Hoera, toch?
We zijn wereldkampioen! In welbevinden van de jeugd. We hebben onze titel geprolongeerd en staan nog verder bovenaan dan in de vorige UNICEF-rapportage. Ik vind dat geweldig. Toch denk ik dat er geen juichende menigte de straat op gaat of dat er woonboten bezwijken tijdens de rondvaart van de overwinnaars.
Ten eerste omdat er erg veel overwinnaars zijn: iedereen die onze jeugd helpt bij het opgroeien en opvoeden: ouders, professionals, beleidsmakers en de jeugd zelf natuurlijk. Dus dat zijn heel veel rondvaartboten. Misschien delegeren? Dan stem ik voor André Rouvoet, die in de UNICEF-metingen een voor- en nameting van zijn ministerie voor Jeugd en Gezin zou kunnen zien, aangezien de laatste rangordes gebaseerd zijn op gegevens uit 2009 en 2010.

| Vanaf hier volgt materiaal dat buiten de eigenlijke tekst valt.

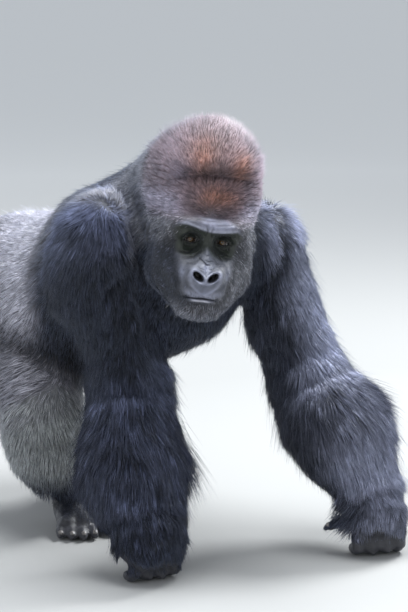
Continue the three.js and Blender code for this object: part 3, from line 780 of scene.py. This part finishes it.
# Which lock each root belongs to.
def locksOf(root):
    wander = strand["lockWave"] * np.stack([waves(root, 0.01) for _ in range(3)], 1)
    cell = np.floor((root + wander) / strand["lock"]).astype(int)
    _, lock = np.unique(cell, axis=0, return_inverse=True)
    return lock.ravel()


# Each tuft has a point in the skin, three round its bend, and its end.
def tuftMesh(name, places):
    shape = np.array([[0, 2, 1], [0, 3, 2], [0, 1, 3], [4, 1, 2], [4, 2, 3], [4, 3, 1]])
    faces = (np.arange(len(places) // 5)[:, None, None] * 5 + shape).reshape(-1, 3)
    mesh = bpy.data.meshes.new(name)
    mesh.vertices.add(len(places))
    mesh.vertices.foreach_set("co", places.astype(np.float32).ravel())
    mesh.loops.add(faces.size)
    mesh.loops.foreach_set("vertex_index", faces.astype(np.int32).ravel())
    mesh.polygons.add(len(faces))
    mesh.polygons.foreach_set("loop_start", np.arange(0, faces.size, 3, dtype=np.int32))
    shadeSmooth(mesh)
    return mesh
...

We gaan dit succes denk ik vooral lauwtjes ontvangen omdat het niet in onze volksaard zit om trots te zijn. Wij kunnen vooral heel goed kijken naar wat er niet goed is voor de jeugd, welke jongeren hier nog altijd buiten de boot vallen, in welke crisis we met zijn allen (gaan) zitten en andere manieren om het glas halfleeg te maken. Gretig gevoed door een altijd vlot en productief één-tweetje tussen belangenbehartigers en media.
In de Verenigde Staten is dat anders, daar ben je trots op je land en
is tegengeluid eigenlijk ongewenst. Niet zeuren. “Either you lead, you
follow, or get out of the way”, vatte een Amerikaanse vriend het mij
eens samen. De VS scoort op veel jeugd-indicatoren aanmerkelijk slechter
dan Nederland: meer armoede, slechtere onderwijsprestaties, 3 x zoveel
overgewicht, 7 x zoveel tienerzwangerschappen. In de uiteindelijke
ranglijst vinden we de VS dan ook op plaats nummer 26, net boven
Litouwen. Dus UNICEF is geen nieuws in de VS. Of men moet hun trots
laten blijken op de goede scores op luchtkwaliteit, alcoholgebruik en
beweging.
Misschien ligt daar ook wel een verklaring voor het verschil in welbevinden tussen beide landen. Wij kijken altijd naar wat er beter kan, niet waar we al goed in zijn. Met die blik houden we in ieder geval verbetering op de agenda. Dat is prima, het kan altijd beter. Maar wat vaker stil staan bij onze verworvenheden kan echt geen kwaad.